1961, The Marcels were at No.1 on the UK singles chart with the Rodgers & Hart song from the 1930s ‘Blue Moon’, their only UK No.1.
1967, The Young Rascals started a four week run at No.1 on the US singles chart with ‘Groovin.’ Atlantic Records head Jerry Wexler did not want to release the song. US disc jockey Murray the K heard the track and encouraged Atlantic to release it.
1967, The Jimi Hendrix Experience appeared on UK TV’s Top Of The Pops, performing ‘Purple Haze’. During afternoon rehearsals for the show, Mick Jagger went into the studio to see Jimi Hendrix.
1968, Mary Hopkin won her heat on the ITV talent show ‘Opportunity Knocks’. She later signed with The Beatles owned Apple Records, Paul McCartney produced her UK No.1 single ‘Those Were The Days’, which also made No. 2 in the US. Hopkin later married record producer Tony Visconti.
1970, Four students at Kent University were killed and eleven wounded by National Guard troops at a campus demonstration protesting the escalation of the Vietnam War. The incident inspired Neil Young to compose ‘Ohio’ which became a hit for Crosby Stills Nash & Young.
1973, Led Zeppelin opened their 1973 North American tour, which was billed as the ‘biggest and most profitable rock & roll tour in the history of the United States’. The group would gross over $4 million from the dates, flying between gigs in ‘The Starship’ a Boeing 720 passenger jet, complete with bar, shower room, TV and video in a 30′ lounge and a white fur bedroom.
1974, ABBA were at No.1 on the UK singles chart with ‘Waterloo’, the group’s first of nine UK No.1 singles was the 1974 Eurovision song contest winner for Sweden. The song was first called ‘Honey Pie’.
1974, Grand Funk Railroad started a two week run at No.1 on the US singles chart with their version of the Little Eva hit ‘The Loco-Motion.’ It was only the second time that a cover version had been a No.1 as well as the original.

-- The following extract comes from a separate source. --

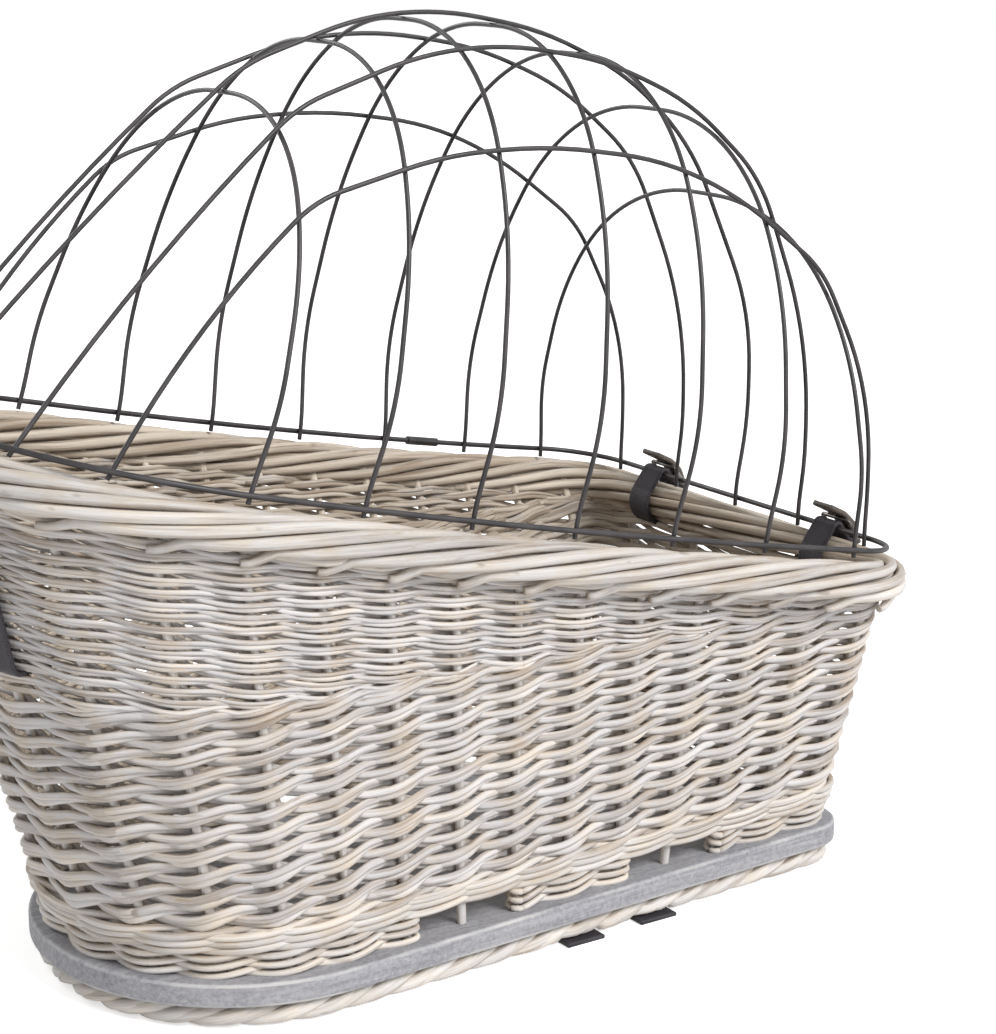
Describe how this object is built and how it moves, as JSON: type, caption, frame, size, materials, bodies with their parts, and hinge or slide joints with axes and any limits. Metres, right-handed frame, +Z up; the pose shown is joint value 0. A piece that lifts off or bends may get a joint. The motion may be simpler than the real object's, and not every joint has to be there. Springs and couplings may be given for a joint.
{
  "type": "dog bicycle basket",
  "caption": "Wicker dog basket for a bicycle, flared from a wooden base plate up to a rolled sloping rim, with a hinged dome of welded wire arches and webbing straps with buckles.",
  "frame": {"origin": "on the floor under the middle of the whole basket, halfway between its ends and its sides", "axes": "+X points to the low end with the guard's hinge, -X to the tall end, +Y to the far side, +Z up"},
  "size_m": [0.5481, 0.3242, 0.4944],
  "materials": {
    "willow_grey": "grey-washed woven willow rods, matt",
    "willow_light": "pale grey-washed willow rods, matt",
    "plate_wood": "grey-washed board with fine grain, matt",
    "wire": "dark coated steel wire, satin",
    "webbing": "black woven webbing",
    "buckle_metal": "darkened steel, worn bright on its edges"
  },
  "bodies": {
    "basket": {"side_wall": "willow_grey", "base_weave_tall_end": "willow_light", "base_weave_near": "willow_light", "base_weave_far": "willow_light", "base_weave_low_end": "willow_light", "wale_band": "willow_light", "stakes": "willow_light", "rim_border": "willow_light", "foot_border": "willow_light", "base_plate": "plate_wood", "hinge_strap_near": "webbing", "closure_strap_near": "webbing", "hinge_buckle_near": "buckle_metal", "closure_buckle_near": "buckle_metal", "hinge_strap_far": "webbing", "closure_strap_far": "webbing", "hinge_buckle_far": "buckle_metal", "closure_buckle_far": "buckle_metal", "rack_strap_1": "webbing", "rack_strap_2": "webbing"},
    "guard": {"guard_ring": "wire", "ring_sleeve": "wire", "cross_arch_1": "wire", "cross_arch_2": "wire", "cross_arch_3": "wire", "cross_arch_4": "wire", "cross_arch_5": "wire", "cross_arch_6": "wire", "cross_arch_7": "wire", "runner_middle": "wire", "runner_inner_near": "wire", "runner_inner_far": "wire", "runner_outer_near": "wire", "runner_outer_far": "wire", "guard_tab_near": "webbing", "guard_tab_far": "webbing"},
    "hinge_prong_near": {"hinge_prong_near": "buckle_metal"},
    "hinge_prong_far": {"hinge_prong_far": "buckle_metal"},
    "closure_prong_near": {"closure_prong_near": "buckle_metal"},
    "closure_prong_far": {"closure_prong_far": "buckle_metal"}
  },
  "joints": [
    {"name": "guard_hinge", "type": "hinge", "parent": "basket", "child": "guard", "pos_m": [0.2585, 0, 0.2015], "axis": [0, 1, 0], "range_deg": [0, 100]},
    {"name": "hinge_prong_near_turn", "type": "hinge", "parent": "basket", "child": "hinge_prong_near", "pos_m": [0.27154, -0.08, 0.1948], "axis": [0, 1, 0], "range_deg": [0, 150]},
    {"name": "hinge_prong_far_turn", "type": "hinge", "parent": "basket", "child": "hinge_prong_far", "pos_m": [0.27154, 0.08, 0.1948], "axis": [0, 1, 0], "range_deg": [0, 150]},
    {"name": "closure_prong_near_turn", "type": "hinge", "parent": "basket", "child": "closure_prong_near", "pos_m": [-0.24667, -0.04328, 0.2472], "axis": [0.3198, -0.9475, 0], "range_deg": [0, 150]},
    {"name": "closure_prong_far_turn", "type": "hinge", "parent": "basket", "child": "closure_prong_far", "pos_m": [-0.24667, 0.04328, 0.2472], "axis": [-0.3198, -0.9475, 0], "range_deg": [0, 150]}
  ]
}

1977, The Patti Smith Group, David Johansen, Dead Boys, Blondie, Suicide and Richard Hell & The Voidoids all appeared at a Punk Benefit at CBGB’s in New York City.
1978, ‘Night Fever’ by The Bee Gees was at No.1 on the UK singles chart. The group’s third No.1 and the theme from the film ‘Saturday Night Fever.’ The song was a US No.1 for over two months.
1985, Phyllis Nelson was at No.1 on the UK singles with ‘Move Closer’, her only UK hit making the American singer a One Hit Wonders.
1987, American blues vocalist, harmonica player Paul Butterfield, who fronted The Paul Butterfield Blues Band, died at his home in North Hollywood, California, of drug-related heart failure, he was 44. Gained international recognition, as one of the early acts performing during the Summer of Love, at Monterey Pop Festival and Woodstock festival.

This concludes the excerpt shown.